** Begin AVAILABLE DATA **

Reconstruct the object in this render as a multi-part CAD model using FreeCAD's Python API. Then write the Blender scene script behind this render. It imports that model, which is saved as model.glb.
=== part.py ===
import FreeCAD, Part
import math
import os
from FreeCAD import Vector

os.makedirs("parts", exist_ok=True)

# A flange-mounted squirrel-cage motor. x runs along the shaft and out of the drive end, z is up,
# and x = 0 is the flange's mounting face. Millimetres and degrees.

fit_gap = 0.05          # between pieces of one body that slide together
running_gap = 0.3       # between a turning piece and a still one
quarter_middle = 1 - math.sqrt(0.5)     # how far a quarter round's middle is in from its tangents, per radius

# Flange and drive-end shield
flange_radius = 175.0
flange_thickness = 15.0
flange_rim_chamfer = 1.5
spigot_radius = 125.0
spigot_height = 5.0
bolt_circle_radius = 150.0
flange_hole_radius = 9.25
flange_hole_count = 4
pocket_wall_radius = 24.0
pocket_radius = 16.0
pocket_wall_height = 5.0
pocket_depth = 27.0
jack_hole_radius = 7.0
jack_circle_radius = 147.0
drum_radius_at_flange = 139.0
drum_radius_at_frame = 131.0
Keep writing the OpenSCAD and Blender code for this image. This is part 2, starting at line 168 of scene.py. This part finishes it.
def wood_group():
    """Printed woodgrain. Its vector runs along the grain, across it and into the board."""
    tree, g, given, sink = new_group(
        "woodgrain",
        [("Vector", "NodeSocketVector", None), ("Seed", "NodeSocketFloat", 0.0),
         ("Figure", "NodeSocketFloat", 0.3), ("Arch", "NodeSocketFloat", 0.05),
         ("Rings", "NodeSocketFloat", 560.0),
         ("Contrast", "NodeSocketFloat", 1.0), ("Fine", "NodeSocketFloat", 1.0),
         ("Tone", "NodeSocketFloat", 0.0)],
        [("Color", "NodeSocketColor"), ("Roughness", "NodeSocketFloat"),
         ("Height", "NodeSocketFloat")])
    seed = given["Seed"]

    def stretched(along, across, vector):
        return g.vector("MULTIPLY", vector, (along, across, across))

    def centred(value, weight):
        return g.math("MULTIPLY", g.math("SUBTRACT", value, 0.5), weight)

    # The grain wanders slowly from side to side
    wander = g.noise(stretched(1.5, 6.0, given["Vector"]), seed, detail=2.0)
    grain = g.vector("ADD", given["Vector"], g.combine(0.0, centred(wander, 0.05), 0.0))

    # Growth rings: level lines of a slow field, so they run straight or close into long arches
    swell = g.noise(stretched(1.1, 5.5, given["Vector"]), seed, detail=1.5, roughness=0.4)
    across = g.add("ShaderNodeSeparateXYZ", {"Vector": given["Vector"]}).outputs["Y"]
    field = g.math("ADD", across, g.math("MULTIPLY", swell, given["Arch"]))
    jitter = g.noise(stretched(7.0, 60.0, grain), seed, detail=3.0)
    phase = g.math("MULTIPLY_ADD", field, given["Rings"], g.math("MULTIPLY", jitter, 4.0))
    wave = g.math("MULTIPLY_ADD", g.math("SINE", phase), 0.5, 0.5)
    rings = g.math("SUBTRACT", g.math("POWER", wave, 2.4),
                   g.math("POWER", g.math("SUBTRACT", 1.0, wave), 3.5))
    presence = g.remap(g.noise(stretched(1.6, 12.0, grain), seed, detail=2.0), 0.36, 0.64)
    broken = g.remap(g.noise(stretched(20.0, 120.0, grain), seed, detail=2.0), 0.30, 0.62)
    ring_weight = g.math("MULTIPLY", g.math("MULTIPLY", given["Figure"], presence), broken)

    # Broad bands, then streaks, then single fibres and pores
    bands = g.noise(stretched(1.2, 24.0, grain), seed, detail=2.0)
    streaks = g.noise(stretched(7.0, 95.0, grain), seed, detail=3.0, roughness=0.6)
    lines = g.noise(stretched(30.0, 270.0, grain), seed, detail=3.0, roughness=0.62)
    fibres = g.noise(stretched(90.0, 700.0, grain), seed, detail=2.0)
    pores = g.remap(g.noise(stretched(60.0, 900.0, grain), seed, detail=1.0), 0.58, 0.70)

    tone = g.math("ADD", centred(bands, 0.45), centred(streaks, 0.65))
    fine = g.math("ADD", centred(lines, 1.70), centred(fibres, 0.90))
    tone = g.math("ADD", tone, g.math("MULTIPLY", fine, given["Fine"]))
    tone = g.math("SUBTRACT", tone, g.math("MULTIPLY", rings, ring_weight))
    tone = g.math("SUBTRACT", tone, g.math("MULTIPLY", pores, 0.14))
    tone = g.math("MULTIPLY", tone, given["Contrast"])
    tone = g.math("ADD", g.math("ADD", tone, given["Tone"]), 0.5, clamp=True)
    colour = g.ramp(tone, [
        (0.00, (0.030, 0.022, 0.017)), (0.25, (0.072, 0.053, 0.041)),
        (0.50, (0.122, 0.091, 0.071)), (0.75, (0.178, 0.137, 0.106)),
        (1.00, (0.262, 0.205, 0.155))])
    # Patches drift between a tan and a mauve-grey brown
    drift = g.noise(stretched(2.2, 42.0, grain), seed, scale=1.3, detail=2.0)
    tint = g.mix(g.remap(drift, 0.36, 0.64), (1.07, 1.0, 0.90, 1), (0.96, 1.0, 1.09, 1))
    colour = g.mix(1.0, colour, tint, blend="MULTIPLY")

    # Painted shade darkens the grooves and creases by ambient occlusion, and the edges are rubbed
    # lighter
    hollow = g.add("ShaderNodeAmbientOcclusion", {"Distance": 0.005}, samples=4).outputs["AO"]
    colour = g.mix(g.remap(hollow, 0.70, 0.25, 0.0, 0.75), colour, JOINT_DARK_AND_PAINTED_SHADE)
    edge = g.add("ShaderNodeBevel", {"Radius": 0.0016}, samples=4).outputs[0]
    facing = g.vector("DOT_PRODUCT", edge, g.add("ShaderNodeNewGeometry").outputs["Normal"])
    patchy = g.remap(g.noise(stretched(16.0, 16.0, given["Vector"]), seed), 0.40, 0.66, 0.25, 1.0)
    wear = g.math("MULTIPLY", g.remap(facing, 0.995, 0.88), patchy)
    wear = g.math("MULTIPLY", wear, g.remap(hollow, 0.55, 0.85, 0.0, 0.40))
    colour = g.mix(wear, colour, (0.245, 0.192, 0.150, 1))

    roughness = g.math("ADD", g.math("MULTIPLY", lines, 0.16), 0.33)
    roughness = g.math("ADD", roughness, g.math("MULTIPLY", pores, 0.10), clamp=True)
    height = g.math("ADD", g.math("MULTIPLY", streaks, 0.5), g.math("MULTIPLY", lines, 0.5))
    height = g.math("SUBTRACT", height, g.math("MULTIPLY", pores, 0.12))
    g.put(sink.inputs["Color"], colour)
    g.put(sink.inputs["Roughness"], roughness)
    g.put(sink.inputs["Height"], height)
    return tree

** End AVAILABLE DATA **
** Begin AVAILABLE DATA **

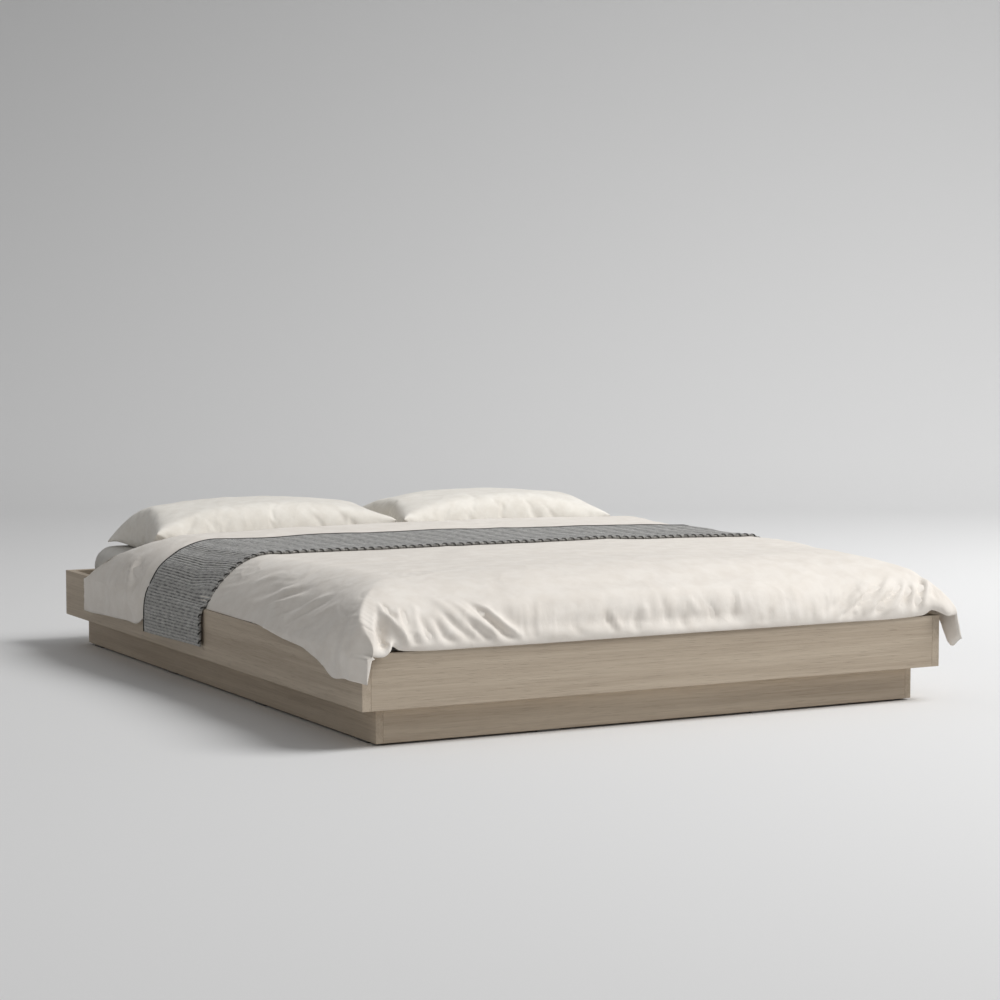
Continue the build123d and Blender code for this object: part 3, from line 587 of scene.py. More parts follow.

** End AVAILABLE DATA **

Copy each line above containing the string "parts".

### FULL ANSWER:
os.makedirs("parts", exist_ok=True)
Continue the build123d and Blender code for this object: part 3, from line 587 of scene.py. More parts follow.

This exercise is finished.